Berkeley – Portland: the hands that destroyed America

An important part of any road trip is to have a good playlist. In our family of four, everyone gets to pick their favorite songs to add to the list. Our playlist reveals songs ranging from Johnny Cash to Sia, from Vygotski to Pulp fiction sound track, from Verneri Pohjola to Fröbelin Palikat. Many more will be added as the road gets longer behind us.

Our first legi was to get from Berkeley to Portland.

The first day we drove to Eureka, where we spent the night. We stopped for a lunch in a cute little restaurant in Mendocino named Flow after which we drove to see the glass beach in Fort Bragg. Smooth glass pieces of different colors where washed at the shores. How beautiful can waste be! There was something very ambiguous about experiencing this site.

The next stop was a drive thru tree in Legget. After this stop we took a scenic road through the Humbold redwoods state park. Avenue of the giants has definitely earned its name.

On the next day we immersed ourselves into experiencing the world famous Redwood National Park. We walked a loop at Lady Bird Johnson Grove – a beautiful path in a magical forest. A perfect loop for our soon-to-be-4-year-old and a six-year-old kids.

Next we drove to the Fern Canyon, where parts of the Jurassic Park 2 movie were filmed. We cooked lunch in the assigned picnic area by the canyon and then hiked in and around the canyon. This was one of the most impressive places I have ever been to.

Before getting to our next motel in Shady Cove we took another scenic road through the Jedediah redwoods.

On day 3 we drove to Crater Lake. The East Rim Drive was closed due to the snow so we took the West Rim Drive. We made our first stop at Sinnot Memorial Overlook to find the stunning view overlooking the lake.

We continued the drive between snow walls and warm sun, and stopped for a lunch break at Palisade point, which we reached only some 15 minutes later.

The only path taking down to the lake is Cleetwood Cove Trail, which is a 1.3 mile (one-way) steep path leading to a dock for boat tours and to the rocks from which one can jump into a 10 Celsius degree (50 F) crystal clear water (the yellow is pollen).


While we had a Manduca carrying bag for our younger child, the 6-year-old walked all the way down and then climbed up again.

Crater lake certainly was impressive and unforgettable site to visit before going to Portland.

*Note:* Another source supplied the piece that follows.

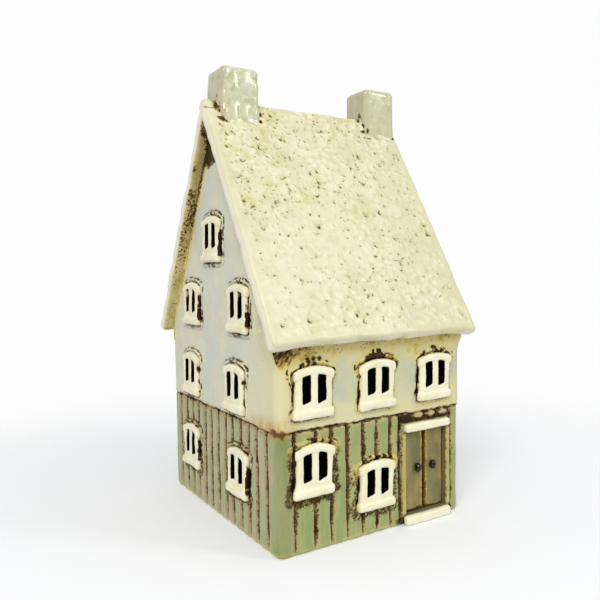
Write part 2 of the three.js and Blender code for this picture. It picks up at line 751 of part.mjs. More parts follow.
function cup() {
  const neck = CUP_HEIGHT - 2 * CUP_RIM;
  const rimCentre = cupRadius(neck) + CUP_RIM - CUP_SHEET;
  const heel = arc(cupRadius(0) - CUP_HEEL, CUP_HEEL, CUP_HEEL, -QUARTER, 0);
  const rim = arc(rimCentre, CUP_HEIGHT - CUP_RIM, CUP_RIM, 0, QUARTER * 2);
  const inside = [
    [cupRadius(CUP_SHEET) - CUP_SHEET, CUP_HEEL],
    [cupRadius(0) - CUP_HEEL, CUP_SHEET],
    [0, CUP_SHEET],
  ];
  return turned([[0, 0], ...heel, [cupRadius(neck), neck], ...rim, ...inside], TURNED_STEPS);
}

// The wax fills the cup, with a bore for the wick and room for the foot of the wick.
function wax() {
  const foot = CUP_SHEET + SLIP;
  const wall = CUP_SHEET + SLIP;
  const bore = WICK_RADIUS + SLIP;
  const tabTop = CUP_SHEET + TAB_SHEET + 2 * SLIP;
  const neckTop = tabTop + TAB_NECK_HEIGHT;
  const profile = [
    [bore, neckTop + SLIP],
    [TAB_NECK_RADIUS + SLIP, neckTop],
    [TAB_NECK_RADIUS + SLIP, tabTop],
    [TAB_RADIUS + SLIP, tabTop],
    [TAB_RADIUS + SLIP, foot],
    [cupRadius(0) - CUP_HEEL, foot],
    [cupRadius(CUP_HEEL) - wall, CUP_HEEL + SLIP],
    [cupRadius(WAX_HEIGHT) - wall, WAX_HEIGHT],
    [cupRadius(WAX_HEIGHT) - wall - WAX_DIMPLE, WAX_HEIGHT],
    [TAB_RADIUS, WAX_HEIGHT - WAX_DIMPLE / 2],
    [bore, WAX_HEIGHT - WAX_DIMPLE],
  ];
  return turned([...profile, profile[0]], TURNED_STEPS);
}

function wickTab() {
  const top = TAB_SHEET + TAB_NECK_HEIGHT;
  const bore = WICK_RADIUS + SLIP / 2;
  const profile = [
    [bore, 0],
    [TAB_RADIUS, 0],
    [TAB_RADIUS, TAB_SHEET],
    [TAB_NECK_RADIUS, TAB_SHEET],
    [TAB_NECK_RADIUS, top],
    [bore, top],
  ];
  return turned([...profile, profile[0]], FLUE_STEPS);
}

// The wick stands on the cup's floor and leans a little above the wax.
function wick() {
  const foot = CUP_SHEET + SLIP;
  const tip = WAX_HEIGHT + WICK_STAND;
  const lean = WICK_RADIUS;
  const circle = arc(0, 0, WICK_RADIUS, 0, 2 * Math.PI, KNOB_STEPS).slice(1);
  const leaning = (amount) => circle.map(([x, y]) => [x + amount, y]);
  return loft([
    { at: foot, outline: circle },
    { at: WAX_HEIGHT, outline: circle },
    { at: (WAX_HEIGHT + tip) / 2, outline: leaning(lean / 3) },
    { at: tip, outline: leaning(lean) },
  ]);
}

function addTealight() {
  const tealight = new THREE.Group();
  tealight.position.z = FLOOR;
  house.add(tealight);
  add(tealight, "tealight_cup", surface(cup()), TIN_FINISH);
  add(tealight, "tealight_wax", surface(wax()), WAX_FINISH);
  add(tealight, "tealight_wick_tab", surface(wickTab()), TIN_FINISH).position.z = CUP_SHEET + SLIP;
  add(tealight, "tealight_wick", surface(wick()), WICK_FINISH);
}

const front = wallFace(0, HALF_DEPTH);
const rear = wallFace(Math.PI, HALF_DEPTH);
const leftGable = wallFace(-QUARTER, HALF_WIDTH);
const rightGable = wallFace(QUARTER, HALF_WIDTH);

addFloor();
addFrontWall(front);
addRearWall(rear);
addGableWall(leftGable, "left", -1);
addGableWall(rightGable, "right", 1);
addRoof();
addEaveFillet(front, "front_eave_fillet");
addEaveFillet(rear, "rear_eave_fillet");
addChimneys();
addDoorLeaves(front);
addDoorKnobs(front);
addDoorJambs(front);
addDoorBars(front);
addTealight();

export default house;
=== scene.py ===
import math
from itertools import product

import bpy
import numpy as np
from mathutils import Matrix, Vector


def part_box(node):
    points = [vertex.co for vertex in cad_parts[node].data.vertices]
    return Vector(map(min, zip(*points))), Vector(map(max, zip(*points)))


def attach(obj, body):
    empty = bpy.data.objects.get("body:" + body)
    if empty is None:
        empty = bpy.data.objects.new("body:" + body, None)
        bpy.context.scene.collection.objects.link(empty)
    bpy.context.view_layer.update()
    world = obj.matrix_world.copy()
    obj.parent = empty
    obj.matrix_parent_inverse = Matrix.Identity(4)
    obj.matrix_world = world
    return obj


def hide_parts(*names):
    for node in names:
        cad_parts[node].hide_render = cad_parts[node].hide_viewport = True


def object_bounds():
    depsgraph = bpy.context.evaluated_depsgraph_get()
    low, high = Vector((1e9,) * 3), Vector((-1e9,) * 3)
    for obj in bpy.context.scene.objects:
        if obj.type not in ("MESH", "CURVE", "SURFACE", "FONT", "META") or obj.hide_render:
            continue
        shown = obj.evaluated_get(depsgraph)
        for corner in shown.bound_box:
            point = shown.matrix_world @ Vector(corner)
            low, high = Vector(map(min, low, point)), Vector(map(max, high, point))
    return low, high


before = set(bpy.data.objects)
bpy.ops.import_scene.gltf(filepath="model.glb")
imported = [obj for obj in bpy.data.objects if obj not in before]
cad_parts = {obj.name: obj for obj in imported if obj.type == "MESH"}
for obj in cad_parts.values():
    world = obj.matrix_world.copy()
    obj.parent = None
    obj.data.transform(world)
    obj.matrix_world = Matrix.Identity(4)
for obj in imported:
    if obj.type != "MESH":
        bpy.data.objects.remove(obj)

MM = 0.001
HOUSE = "house"
TEALIGHT = "tealight"
CAD_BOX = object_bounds()

# Driving dimensions of the roof and planks, as the CAD model has them
ROOF_APEX = 172.4
EAVE_HEIGHT = 76.8
EAVE_HIDES = 3.5  # how much of a wall's top the eave in front of it hides
EAVE_REACH = 56.25
ROOF_SLAB = 5.2
WALL = 5.0
CORNER_RADIUS = 2.6
FOOT_RADIUS = 1.9
PLINTH_HEIGHT = 44.8
PLANK = 6.85
FRONT_PLANKS = (7.2, 8.7, 7.0, 7.3, 7.3, 6.5, 6.6)
SCORE_WANDER = 0.35
SCORE_WAVE = 2.3
SCORE_MARGIN = 3.4
SCORE_BESIDE_JAMB = 0.6
OVER_DOOR_SCORES = (-6.9, -0.6, 5.8)  # across from the door's middle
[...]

On our way, when sitting in the car, U2 was singing about the hands that built America. Boys were sleeping in the back seat. The first three days of our trip had been full of amazing landscapes and unforgettable experiences. And yet, while listening to the song I couldn’t help but to think about all those hands that cut down 95% of the old grown redwoods that used to grow on the West coast. Or those that polluted half of the rivers and lakes in the US currently no good for fishing and barely good for swimming either. And those hands that built millions of square miles of parking space and paved road for cars, not people.

We will spend the next three days in Portland with cousins of my husband after which our road trip will finally take the turn to East.